To discharge the capacitor, first turn the unit off and pull the service disconnect.

Test the voltage across the contactor to insure their is no supply voltage to the unit.

The technically precise method of discharging a capacitor is to connect a large value resistor across the terminals to bleed off the stored charge, but in the field we seldom have a suitable resistor so they are often discharged by touching the tip of a heavy screwdriver across the terminals. Make absolutely sure the screwdriver you are using has a good insulated handle.
It is also an old electricians trick to put one hand in your pocket while performing the test with the other hand. That may sound silly, but when you get a spark it is an instinct to grab at what your working on. Keeping the free hand in your pocket will retard the reactionary function and could prevent you from injury.

Once you are sure the capacitor has been discharged, remove the wires from the capacitor terminals.

Using an analog type (Needle indicating type, Not digital.) OHM Meter set on the highest resistance scale, touch one probe on each terminal of the capacitor. You should see a quick deflection of the needle upscale, then slowly fall back to zero. Reverse the probes on the terminals and you should see the same reaction again. If so, that is a good capacitor.

If the needle does not move, the capacitor is open. (Replace the capacitor)

If the needle moves to full scale and holds the capacitor is shorted. (Replace the capacitor.)

When the test is done, replace the wires and install the rubber grommet cap over the capacitor terminals.

When replacing a capacitor it is vitally important that it be secured in place. Some people make the mistake of just attaching the wires, replacing the grommet cap and laying the capaitor in the control section. If it should happen to move from vibration while the machine is running it could cause severe damage to the AC unit.

Example to think about:
That's what the guy told me where I bought the parts. When he used a digital meter he said if you set it on tone and get one beep it is good. If you get two beeps it is bad. If you don't get a beep it is bad. Problem is, if you don't make sure the terminals are very clean and switch the prob. back and forth you may not hear a beep. My meter did not beep but his expensive meter did. So it also depends on the meter you use. Could be the batteries ? I don't know for sure. His beeped and mine did not testing the same capacitor. I know the capacitor works because it's in my working unit now. hmmmmm

Thanks for the tip thought Lazypup

Most digital multimeters have a minor computer circuit that uses a sampling technique processed over a short period of time to obtain their readings. The end result is that they are capable of much more precise measurements than the common mechanical scale analog meter.

However, when servicing motor circuits in most cases you do not require a finite volatage measurement, but often require the quick response capability of the analog meter to check start voltage surge or drops or when performing a test on capacitors.

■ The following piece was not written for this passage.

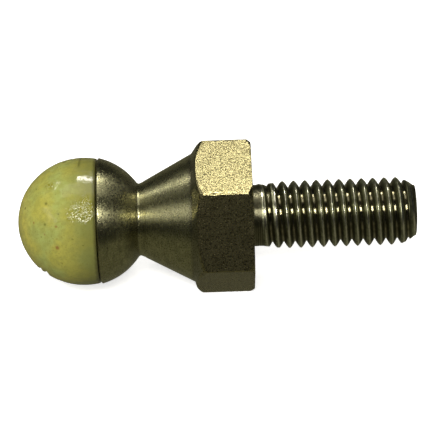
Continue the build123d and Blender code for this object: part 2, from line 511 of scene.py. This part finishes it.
# ---- Materials ----
class Shader:
    """A Principled material, with short calls for the nodes that feed it."""

    def __init__(self, name, **constants):
        self.material = bpy.data.materials.new(name)
        self.material.use_nodes = True
        self.nodes = self.material.node_tree.nodes
        self.links = self.material.node_tree.links
        self.bsdf = self.nodes["Principled BSDF"]
        for socket, value in constants.items():
            self.bsdf.inputs[socket.replace("_", " ")].default_value = value
        coordinates = self.nodes.new("ShaderNodeTexCoord").outputs["Object"]
        self.mm = self.vector("SCALE", coordinates, Scale=1 / MM)
        parts = self.node("ShaderNodeSeparateXYZ", {"Vector": self.mm})
        self.x, self.y, self.z = parts.outputs

    def node(self, kind, inputs, **settings):
        made = self.nodes.new(kind)
        for key, value in settings.items():
            setattr(made, key, value)
        for socket, value in inputs.items():
            target = made.inputs[socket]
            if isinstance(value, bpy.types.NodeSocket):
                self.links.new(value, target)
            else:
                target.default_value = value
        return made

    def vector(self, operation, a, b=None, Scale=None):
        inputs = {0: a}
        if b is not None:
            inputs[1] = b
        if Scale is not None:
            inputs["Scale"] = Scale
        made = self.node("ShaderNodeVectorMath", inputs, operation=operation)
        return made.outputs["Value" if operation == "LENGTH" else "Vector"]

    def math(self, operation, a, b=0.0):
        return self.node("ShaderNodeMath", {0: a, 1: b}, operation=operation).outputs[0]

    def combine(self, x, y, z):
        return self.node("ShaderNodeCombineXYZ", {0: x, 1: y, 2: z}).outputs[0]

    def noise(self, scale, detail=2.0, roughness=0.5, vector=None, distortion=0.0):
        inputs = {
            "Vector": vector or self.mm,
            "Scale": scale,
            "Detail": detail,
            "Roughness": roughness,
            "Distortion": distortion,
        }
        return self.node("ShaderNodeTexNoise", inputs).outputs[0]

    def cells(self, scale, vector):
        inputs = {"Vector": vector, "Scale": scale}
        return self.node("ShaderNodeTexVoronoi", inputs).outputs["Distance"]

    def between(self, value, low, high, at_low=0.0, at_high=1.0):
        """Runs smoothly from at_low to at_high as value goes from low to high."""
        inputs = {0: value, 1: low, 2: high, 3: at_low, 4: at_high}
        return self.node("ShaderNodeMapRange", inputs, interpolation_type="SMOOTHSTEP").outputs[0]

    def attribute(self, name):
        return self.node("ShaderNodeAttribute", {}, attribute_name=name).outputs["Fac"]

    def mix(self, share, a, b):
        """The colour a where share is 0, and b where it is 1."""
        made = self.node("ShaderNodeMix", {}, data_type="RGBA")
        for socket, value in ((0, share), (6, a), (7, b)):
            if isinstance(value, bpy.types.NodeSocket):
                self.links.new(value, made.inputs[socket])
            else:
                made.inputs[socket].default_value = value if socket == 0 else (*value, 1)
        return made.outputs[2]

    def bump(self, height, depth, normal=None):
        """A bump whose height runs over the given depth in mm."""
        inputs = {"Height": height, "Strength": 1.0, "Distance": depth * MM}
        if normal is not None:
            inputs["Normal"] = normal
        return self.node("ShaderNodeBump", inputs).outputs[0]

    def feed(self, **sockets):
        for socket, value in sockets.items():
            self.links.new(value, self.bsdf.inputs[socket.replace("_", " ")])


def nylon():
    s = Shader(
        "nylon_moulded",
        Subsurface_Weight=0.18,
        Subsurface_Scale=1.2 * MM,
        Subsurface_Radius=(1.0, 0.9, 0.35),
        IOR=1.52,
        Specular_IOR_Level=0.7,
    )
    broad = s.between(s.noise(0.22, 3.0), 0.40, 0.62)
    base = s.mix(broad, (0.46, 0.43, 0.088), (0.375, 0.42, 0.12))
    wandering_x = s.math("ADD", s.x, s.math("MULTIPLY", s.noise(0.5), 2.0))
    yellow_nose = s.between(wandering_x, -7.6, -5.2, 0.75, 0.0)
    base = s.mix(yellow_nose, base, (0.58, 0.51, 0.10))
    mottle = s.between(s.noise(1.3, 5.0, 0.7), 0.38, 0.62)
    base = s.mix(s.math("MULTIPLY", mottle, 0.55), base, (0.29, 0.30, 0.072))
    # Painted shade: the cap's colour darkens from x = -3.4 towards its rear edge
    painted_shade = s.between(s.x, -3.4, 1.9, 0.0, 0.80)
    base = s.mix(painted_shade, base, (0.20, 0.205, 0.055))
    flecks = s.between(s.noise(4.0, 2.0), 0.60, 0.70, 0.0, 0.45)
    base = s.mix(flecks, base, (0.21, 0.20, 0.045))
    stain = s.math("MULTIPLY", s.attribute("stain"), s.between(s.noise(1.6, 3.0), 0.36, 0.56))
    base = s.mix(stain, base, (0.27, 0.26, 0.03))
    base = s.mix(s.math("MULTIPLY", s.attribute("speck"), 0.75), base, (0.10, 0.10, 0.025))
    base = s.mix(s.math("MULTIPLY", s.attribute("rust"), 0.8), base, (0.26, 0.11, 0.04))
    # The cap darkens over its last half millimetre before the parting line, along an uneven edge
    uneven_x = s.math("ADD", s.x, s.math("MULTIPLY", s.noise(1.5, 3.0), 0.3))
    parting_darkening = s.between(uneven_x, 1.55, 2.05, 0.0, 0.75)
    base = s.mix(parting_darkening, base, (0.07, 0.066, 0.02))
    fine = s.noise(3.2, 3.0, 0.6)
    peel = s.noise(0.9, 2.0)
    scratch_vector = s.vector("MULTIPLY", s.mm, (0.35, 5.0, 2.2))
    scuffs = s.between(s.noise(1.0, 2.0, vector=scratch_vector, distortion=0.6), 0.62, 0.70)
    crackle_vector = s.vector("ADD", s.mm, s.combine(fine, fine, peel))
    crackle = s.math("MULTIPLY", s.cells(1.9, crackle_vector), s.attribute("stain"))
    wear = s.math("ADD", s.noise(1.7, 3.0), s.math("MULTIPLY", scuffs, 0.3))
    roughness = s.between(wear, 0.3, 0.9, 0.10, 0.22)
    normal = s.bump(peel, 0.022)
    normal = s.bump(fine, 0.007, normal)
    normal = s.bump(scuffs, 0.006, normal)
    normal = s.bump(crackle, 0.085, normal)
    s.feed(Base_Color=base, Roughness=roughness, Normal=normal)
    return s.material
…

With that in mind, many of the test instruments used by electricians, HVAC techs, appliance techs and motor techs have both a digital display and and anolog display function.

Some have a digital bar graph on the bottom of the display while others have both an analog needle movement and a digital display.

In many cases the preferred instrument for testing motor circuits is a Snap On Ampmeter. Most snap on ampmeters also have voltagee and resistance measuring capabilities, which makes it a full service instrument for working motor circuits.

After allowing the A/C to run for a week now everything is still working fine again.

I wanted to say Thanks Again to Lazypup for all of your help with troubleshooting this problem. I couldn't have done it without people like yourself pointing the way.

Lots of luck with your next troubleshooting job.

Thank You

Jon

Jonmiles,,,,,
I wish to thank you for participating in our forum as well.

I think i can speak for all the tradesmen who participate in these forums when I say that you the homeowners and DIY'ers offer a lot to us as well.

In all service work proper diagnostics is critical. Any trained technician can tell you that working hands on, with all the proper diagnostic tools at hand will yeald a fair analasys of the problem, but analyzing problems sight unseen with little more than the written word, and bits a pieces of data collected by untrained amatuers will definitely sharpen our theory and diagnostic skills. In fact, I often print out the posts and use them as quiz material in our apprenticeship program. For that we thank you.

Digital meters are good but have their p[lace. Nothing will EVER replace a good 'ol Triplett analog v-o-m. I have one I've had for like 30 years ---